After the host OS finishes upgrading across the datacenter, the guest OS is upgraded for services that are configured to use automatic guest OS versions. This upgrade continues by using standard upgrade domain rules for your service. Your VM is restarted, and the Windows partition (the D drive) is reimaged by using the upgraded OS.

The guest OS update process is much faster than the host OS update. This is because the fabric has to coordinate only the update within your hosted service and your upgrade domains. The duration of the guest OS update process for your service depends largely on the following factors:

  • The number of role instances
  • The number of upgrade domains
  • How much time your service takes to shut down (Stopping and OnStop events)
  • How much time your service takes to start up (startup tasks and the OnStart event)

Guest agent

The Azure guest agent is updated on approximately a monthly basis. When the guest agent is updated, the following actions occur:

  • The host process that runs your role (typically WaWorkerHost or WaWebHost) is gracefully shut down.
  • The guest agent updates itself.
  • The host process starts again.

For more information about the guest agent process and how it interacts with your service, see Workflow of Windows Azure classic VM architecture.

Service impacts and requirements

The following list describes the impacts to and requirements for your cloud service:

  • If any of your roles has only one instance, your service might experience downtime. You should have at least two instances of each role because the service level agreement (SLA) requires an uptime of 99.95 percent.

  • Expect your role instances to restart for the host OS update approximately one time every month. If you have automatic guest OS updates, expect your instances to restart again. Typically, the restarts are several hours apart. However, this time frame can change depending on the makeup of the different services that exist within a datacenter.

  • Your role has to adhere to the rules that govern host OS updates. In particular, role instances should reach the Ready state within 30 minutes of starting the startup tasks. For more information about this limitation, see How an upgrade proceeds.
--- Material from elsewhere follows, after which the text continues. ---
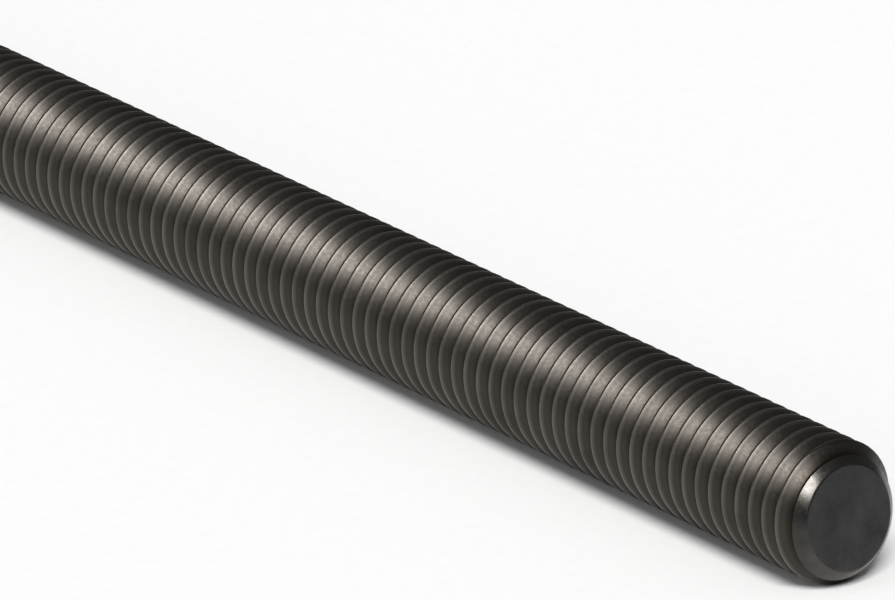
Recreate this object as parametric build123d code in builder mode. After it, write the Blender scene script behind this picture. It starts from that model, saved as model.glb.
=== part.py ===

  • The host OS upgrade causes a restart of your role instance, and the guest OS upgrade causes the equivalent of a reimage of your instance. Because of these events, your role instances must be able to handle the following procedures:

    • Restart
    • Reimage
    • Recycle

Notification

Currently, the Azure platform doesn't offer proactive notifications when an OS upgrade is occurring. Your role instances will receive a RoleEnvironment.Stopping event before they're shut down. You can use that event to gracefully end any work that the role instance is doing or to notify an administrator that an instance is shutting down.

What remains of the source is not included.